Wednesday 27 March 2013

Mentalese bound (Not every flowering dream should bloom)

Viewing this gem from the “thinking allowed” archives; found it amusing how Herr Mishlove’s peculiar smile and enquiring expression invited the then young professor Pinker to engage in max lucidity. The argument chains appeared to be so clear that I fancied an impromptu objection. At some point (@ 19:07) they came to discuss, if “cadence” may affect the environment in which we think. Pinker mentioned lines from Woody Allen adding that “there is something about the rhythm and the cadence of Spanish that puts us in the mood, perhaps, of more romantic thoughts. But I think that's probably the extent of it…” 



If as Pinker states,“The sounds of the language might make (it) more appropriate to express (it) in kinds of emotion that might resonate more with certain kinds of experience” then should not a ranking be possible? One that would rank each such assemblage of sounds (Cadences of a language) according to how well they lend themselves to expressing “kinds of emotion”. Where the ease with which say the prosody of a Bengali dialect may put us in a melancholic mood would out compete that of Icelandic.

There's the rub I guess for if we assume a correlation between emotions and moods with such sounds, pitches or timbres; it would by definition be a subjective resonance not available to investigation. The cadence of Finnish appears not to lend itself to “my softer thoughts”. But since their respective qualia cannot be analyzed, their “lack of resonance” with vowel harmonies of that language as perceived by me is not measurable. The data for our ranking would be no more than reports by subjects about the resonance between two sets of qualia. There is no reason to believe that the subjective experience of a set of sounds are the same for different people, nor that of what they may label melancholia.

Had it been possible then languages could be assessed as regimes of repression. With let’s say Bengali allowing for easier expressions of certain "thoughts and their accompanying emotions" whilst those same would find far fewer available propositions with appropriate sound and timber in Icelandic. Such comparative assessments can be done by a single person with results that may serve to amuse at least him or her. Each language on the other hand will, during this subject’s lifespan, adopt or invent thousands of new terms or phrases with varied intonations. Possible witty anecdotes on the deficiency or superiority of Bengali over Icelandic for "creamy hatred which I would like to spread on my enemies as when I imagine them to be air bound intrusions" then, will never stand to be true even for a single subject. Unless each such assemblage of sounds (languages) in its capacity for borrowing or adopting new sounds (not words or terms) were more conservative. Take the mandatory vowels at the end of Poliisi and Posti in Finnish. Do these suggest that the mood or character that inhabits a language in an era; which cannot be objectively analysed has a self-preserving character? Such an aspect should limit the mutation of Finnish intonation into  hip-hop prosody or Caribbean drawl within a few decades. 

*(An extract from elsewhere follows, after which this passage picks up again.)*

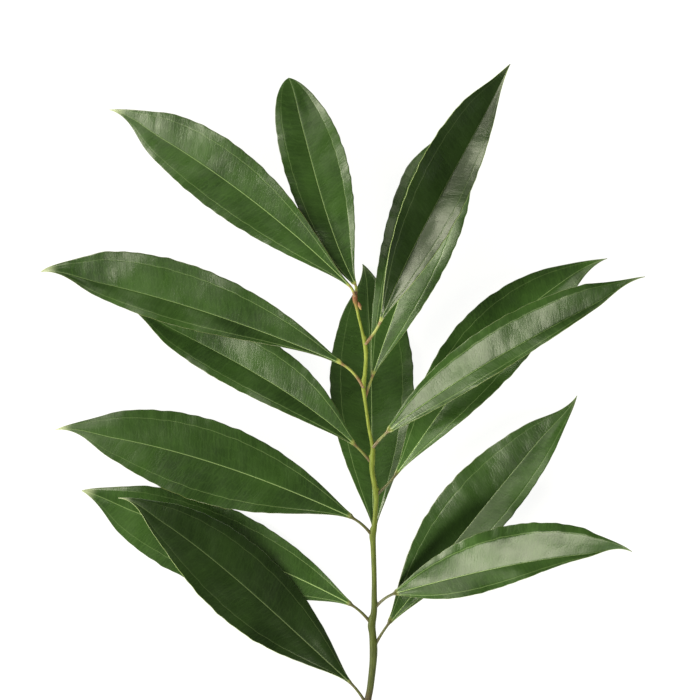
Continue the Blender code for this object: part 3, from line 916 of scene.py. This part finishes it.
def take_place(mesh, node):
    """Shows the mesh in place of one solid of the frame."""
    piece = bpy.data.objects.new(mesh.name, mesh)
    bpy.context.scene.collection.objects.link(piece)
    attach(piece, "root")
    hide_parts(node)


def make_leaf(number, name, leaf):
    """The mesh of one leaf with both its skins."""
    rings, place, along = leaf_rings(leaf, number)
    grid = rings.shape[:2]
    kinds = (np.arange(grid[1]) >= len(ACROSS) - 1).astype(int)
    mesh = skin(name + "_blade", over_table(rings), kinds)
    give_values(mesh, "place", np.stack(place, -1), grid)
    # The look holds painted shade and light in its first number and a painted margin highlight in its third.
    give_values(mesh, "look", np.array(LOOKS_WITH_PAINTED_LIGHT[name]), grid)
    give_flat_map(mesh, along + PATTERN_SHIFT * number, place[1] * place[2], grid)
    mesh.materials.append(UPPER_SKIN)
    mesh.materials.append(LOWER_SKIN)
    return mesh


for number, (name, leaf) in enumerate(LEAVES.items(), start=1):
    take_place(make_leaf(number, name, leaf), name)
faces = sum(len(o.data.polygons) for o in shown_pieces())
print("leaves made, faces now", faces)

# %% [markdown]
# ## The stem
#
# The stem is this year's shoot: thin, smooth and yellow-green, with a slight bend and a thickening at
# each leaf, and a small bud in most of the angles. A tube along a smooth line is right for it, with the
# radius changing along the way. Its bark has fine lengthwise ribs and streaks.

# %% Buds and ribs on the stem
STEM_STEP = 0.35
STEM_SIDES = 28
# How far up the branch each small side bud sits, in millimetres
LEFT_BUDS = (9.3, 45.0, 83.2, 114.4, 146.6)
RIGHT_BUDS = (34.6, 51.2, 100.4, 165.2)
SIDE_BUD_HEIGHT = 0.45
SIDE_BUD_LENGTH = 1.5
RIB_COUNT = 7
RIB_HEIGHT = 0.02


def smooth_line(points, spacing):
    """A Catmull-Rom line through the points, with about this spacing."""
    points = np.asarray(points, float)
    ends = np.vstack([2 * points[0] - points[1], points, 2 * points[-1] - points[-2]])
    runs = []
    for a, b, c, d in zip(ends, ends[1:], ends[2:], ends[3:]):
        steps = max(1, round(np.linalg.norm(c[:2] - b[:2]) / spacing))
        t = (np.arange(steps) / steps)[:, None]
        squared = (2 * a - 5 * b + 4 * c - d) * t**2
        runs.append(0.5 * (2 * b + (c - a) * t + squared + (3 * b - a - 3 * c + d) * t**3))
    return np.vstack([*runs, points[-1:]])


def stem_rings():
    """Rings round the stem's line: its radius, plus the ribs, plus a bell-shaped bump for each bud."""
    line = smooth_line(STEM, STEM_STEP)
    radius = line[:, 2].copy()
    line[:, 2] = stem_height(line[:, 1])
    right, up = frames_along(line)
    angle = math.pi - (np.arange(STEM_SIDES) + 0.5) * 2 * math.pi / STEM_SIDES
    reach = np.repeat(radius[:, None], STEM_SIDES, axis=1)
    reach = reach + RIB_HEIGHT * np.cos(RIB_COUNT * angle)[None, :]
    for place, side in [(place, -1) for place in LEFT_BUDS] + [(place, 1) for place in RIGHT_BUDS]:
        facing = np.cos(angle) * side
        along = np.exp(-(((line[:, 1] - place) / (SIDE_BUD_LENGTH / 2)) ** 2))
        reach = reach + SIDE_BUD_HEIGHT * along[:, None] * np.clip(facing, 0, None)[None, :] ** 3
    x, y = reach * np.cos(angle), reach * np.sin(angle)
    return line[:, None] + x[..., None] * right[:, None] + y[..., None] * up[:, None]


STEM_RINGS = stem_rings()
print("the stem has", len(STEM_RINGS), "rings")

# %% The stem's bark
BARK_COLOURS = (
    (0.0, "#3d2c20"),
    (0.055, "#433823"),
    (0.085, "#424a1f"),
    (0.30, "#4b5522"),
    (0.50, "#66722c"),
    (0.80, "#84903c"),
    (0.955, "#8a9543"),
    (0.985, "#8a5a44"),
)
BARK_STREAK = "#b8bd96"
# Width, length and relief of a streak in millimetres
STREAK_WIDTH = 0.625
STREAK_LENGTH = 6.25
STREAK_RANGE = (0.35, 0.75)
STREAK_RELIEF = 0.05
BARK_IOR = 1.33


def stem_bark():
    """Young bark, a living green skin with a soft gloss. It is brown and olive towards the cut end, fresh
    yellow-green above, and pinkish brown at the very tip, with fine darker streaks along it."""
    material, tree, shader = new_material("young_green_bark")
    texture = add(tree, "ShaderNodeTexCoord")
    split = add(tree, "ShaderNodeSeparateXYZ", {"Vector": texture.outputs["Object"]})
    low, high = metres((0, 0, 0))[1], metres((0, STEM_LENGTH, 0))[1]
    place = add(tree, "ShaderNodeMapRange", ranged(split.outputs["Y"], float(low), float(high)))
    green = add(tree, "ShaderNodeValToRGB", {"Fac": place.outputs["Result"]}, stops=BARK_COLOURS)
    pace = 1 / (np.array((STREAK_WIDTH, STREAK_LENGTH, STREAK_WIDTH)) * MM)
    stretch = add(tree, "ShaderNodeMapping", {"Vector": texture.outputs["Object"], "Scale": tuple(pace)})
    noise = {"Vector": stretch.outputs["Vector"], "Scale": 1.0, "Detail": 3.0}
    streaks = add(tree, "ShaderNodeTexNoise", noise).outputs["Fac"]
    shown = add(tree, "ShaderNodeMapRange", ranged(streaks, *STREAK_RANGE)).outputs["Result"]
    layers = {0: shown, 6: green.outputs["Color"], 7: linear(BARK_STREAK)}
    mixed = add(tree, "ShaderNodeMix", layers, data_type="RGBA", blend_type="MULTIPLY")
    tree.links.new(mixed.outputs[2], shader.inputs["Base Color"])
    shader.inputs["Roughness"].default_value = 0.5
    shader.inputs["IOR"].default_value = BARK_IOR
    bump = add(tree, "ShaderNodeBump", {"Height": streaks, "Strength": 1.0, "Distance": STREAK_RELIEF * MM})
    tree.links.new(bump.outputs["Normal"], shader.inputs["Normal"])
    return material


stem_mesh = skin("stem_shoot", metres(STEM_RINGS))
stem_mesh.materials.append(stem_bark())
take_place(stem_mesh, "stem")
print("the stem has", len(stem_mesh.polygons), "faces")

# %% [markdown]
# ## The end bud
#
# Just under the top pair of leaves a tiny resting bud lies against the stem, wrapped in dry scales. It
# is a grain drawn out to a point, with the edges of its scales winding round it as low steps.

# %% Make the bud
END_BUD_CENTRE = (-2.8, 178.9, 17.2)
END_BUD_LENGTH = 3.8
END_BUD_RADIUS = 0.78
END_BUD_LEAN = 160.0
END_BUD_TAPER = 0.45
END_BUD_RINGS = 60
END_BUD_SIDES = 32
END_BUD_OPENING = 0.06
SCALE_TURNS = 3.0
SCALE_STEP = 0.07
SCALE_GRAIN = 0.4
SCALE_UNEVENNESS = 0.4
SCALE_COLOURS = ((0.15, "#a8985c"), (0.75, "#845a40"))


def bud_rings():
    """A grain along its own line: radius sqrt(1 - v^2), slimmer towards the tip, with a saw wave that
    winds round it for the scales' edges."""
    v = -np.cos(np.linspace(END_BUD_OPENING, math.pi - END_BUD_OPENING, END_BUD_RINGS))[:, None]
    angle = math.pi - (np.arange(END_BUD_SIDES) + 0.5) * 2 * math.pi / END_BUD_SIDES
    radius = END_BUD_RADIUS * np.sqrt(1 - v**2) * (1 - END_BUD_TAPER * np.clip(v, 0, None))
    saw = (SCALE_TURNS * (v + 1) / 2 + angle[None, :] / (2 * math.pi)) % 1.0
    radius = radius - SCALE_STEP * saw * np.sqrt(1 - v**2)
    lean = math.radians(END_BUD_LEAN)
    along = np.array((math.sin(lean), math.cos(lean), 0.0))
    right = np.array((math.cos(lean), -math.sin(lean), 0.0))
    up = np.array((0.0, 0.0, 1.0))
    middle = np.array(END_BUD_CENTRE) + v[..., None] * along * END_BUD_LENGTH / 2
    return middle + (radius * np.cos(angle))[..., None] * right + (radius * np.sin(angle))[..., None] * up


def bud_scales():
    """Dry bud scales: matt, pinkish brown where they sit on the stem and straw yellow at the point."""
    material, tree, shader = new_material("dry_bud_scales")
    texture = add(tree, "ShaderNodeTexCoord")
    split = add(tree, "ShaderNodeSeparateXYZ", {"Vector": texture.outputs["Object"]})
    middle = float(metres(END_BUD_CENTRE)[1])
    half = END_BUD_LENGTH / 2 * MM
    place = add(tree, "ShaderNodeMapRange", ranged(split.outputs["Y"], middle - half, middle + half))
    grain = {"Vector": texture.outputs["Object"], "Scale": 1 / (SCALE_GRAIN * MM), "Detail": 3.0}
    noise = add(tree, "ShaderNodeTexNoise", grain)
    uneven = {0: noise.outputs["Fac"], 1: SCALE_UNEVENNESS, 2: place.outputs["Result"]}
    shade = add(tree, MATH, uneven, operation="MULTIPLY_ADD").outputs[0]
    ramp = add(tree, "ShaderNodeValToRGB", {"Fac": shade}, stops=SCALE_COLOURS)
    tree.links.new(ramp.outputs["Color"], shader.inputs["Base Color"])
    shader.inputs["Roughness"].default_value = 0.6
    return material


bud_mesh = skin("terminal_bud_scales", metres(bud_rings()))
bud_mesh.materials.append(bud_scales())
take_place(bud_mesh, "terminal_bud")
print("the bud has", len(bud_mesh.polygons), "faces")

# %% [markdown]
# ## The table and the light
#
# The branch lies on a plain white table. A leaf of this kind is mostly a mirror for big lamps: its own
# green is dark, and what we see of its form is where it reflects a soft box. So the light is three soft
# boxes: a long one low on the left, one on the near side, and a weak one on the far side. A leaf that
# faces straight up reflects none of them and stays deep green, and one that leans towards a lamp turns
# pale. The table gives some light of its own, as a light table does, which keeps the shadows faint.

# %% Table
TABLE_SIZE = 6.0
TABLE_DROP = 0.3 * MM
TABLE_GLOW = 0.93
half = TABLE_SIZE / 2
corners = [(-half, -half, 0), (half, -half, 0), (half, half, 0), (-half, half, 0)]
floor_mesh = bpy.data.meshes.new("table")
floor_mesh.from_pydata(corners, [], [(0, 1, 2, 3)])
floor = bpy.data.objects.new("table", floor_mesh)
floor.location.z = -TABLE_DROP
bpy.context.scene.collection.objects.link(floor)
floor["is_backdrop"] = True
floor_material, _, floor_shader = new_material("white_table")
floor_shader.inputs["Base Color"].default_value = linear("#6a6a6a")
floor_shader.inputs["Roughness"].default_value = 0.9
floor_shader.inputs["Specular IOR Level"].default_value = 0.0
floor_shader.inputs["Emission Color"].default_value = linear("#ffffff")
floor_shader.inputs["Emission Strength"].default_value = TABLE_GLOW
floor_mesh.materials.append(floor_material)
print("the table is", TABLE_SIZE, "m wide")

# %% Lamps
LAMP_DISTANCE = 1.3
LAMP_COLOUR = "#fffde4"
ROOM_LIGHT = 0.1


def soft_box(name, azimuth, from_zenith, width, height, brightness):
    """A rectangular lamp aimed at the branch. azimuth is the compass direction it stands in, in degrees
    clockwise from the branch's tip, and brightness is its radiance."""
    lamp = bpy.data.lights.new(name, "AREA")
    lamp.shape = "RECTANGLE"
    lamp.size, lamp.size_y = height, width
    lamp.energy = brightness * math.pi * width * height
    lamp.color = linear(LAMP_COLOUR)[:3]
    stand = bpy.data.objects.new(name, lamp)
    turn, lean = math.radians(azimuth), math.radians(from_zenith)
    direction = np.array((math.sin(lean) * math.sin(turn), math.sin(lean) * math.cos(turn), math.cos(lean)))
    stand.location = direction * LAMP_DISTANCE
    stand.rotation_euler = (0.0, lean, math.pi / 2 - turn)
    bpy.context.scene.collection.objects.link(stand)


soft_box("left_box", azimuth=277, from_zenith=61, width=1.7, height=0.6, brightness=10.5)
soft_box("near_box", azimuth=165, from_zenith=50, width=0.9, height=0.75, brightness=9.6)
soft_box("far_box", azimuth=318, from_zenith=42, width=0.8, height=0.8, brightness=1.9)
world = bpy.data.worlds.new("studio")
world.use_nodes = True
room = world.node_tree.nodes["Background"]
room.inputs["Color"].default_value = linear(LAMP_COLOUR)
room.inputs["Strength"].default_value = ROOM_LIGHT
bpy.context.scene.world = world
bpy.context.scene.view_settings.view_transform = "Standard"
print("lamps:", len(bpy.data.lights))

# %% [markdown]
# ## The camera
#
# The branch is seen straight from above, from far away, so nothing is drawn larger for being nearer.
# 301 mm of the table fit across the picture.

# %% Camera
VIEW_WIDTH = 301.0 * MM
VIEW_MIDDLE = (-6.9, 160.0, 0.0)
CAMERA_HEIGHT = 3.0
CAMERA_REACH = 20.0
camera_data = bpy.data.cameras.new("camera")
camera_data.lens = camera_data.sensor_width * CAMERA_HEIGHT / VIEW_WIDTH
camera_data.clip_end = CAMERA_REACH
camera = bpy.data.objects.new("camera", camera_data)
camera.location = (*metres(VIEW_MIDDLE)[:2], CAMERA_HEIGHT)
bpy.context.scene.collection.objects.link(camera)
bpy.context.scene.camera = camera
print("lens", round(camera_data.lens), "mm")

At an earlier section (@3:52) of this interview were cadence is discussed, Pinker talks of translations. Since translations are possible at all he explains “There has got to be something, I think, underneath it, something like a set of propositions that don't really have sounds, that don't have any left-to-right linear order the way language does, but that has a web of connections between concepts, and that are also connected with other aspects of experience -- with visual images, with body sensations.” But why not sounds? If this set of propositions (mentalese) is a web of connections between concepts and aspects of experience, then why does he limit these and not couple them with sounds too. The sonic aspects of these mental propositions can hypothetically be in disharmony with a staccato set of sounds of that proposition in say Dutch.

It seems then to some tiny extent as Lacan would put it “signifier’s displacement” does determine the “subjects’ acts, destiny, refusals, blindnesses, success, and fate, regardless of their innate gifts and instruction, and irregardless of their character or sex;”. Tiny since that juicy quote knows no limit; as success, fate and destiny and many more notions are at risk. The disharmony I imagined under each such regime of repression or displacement was far less and if anything not noticeable by less expressive subjects. But if it can add up to create a more acute sense of entrapment, it would be intriguing.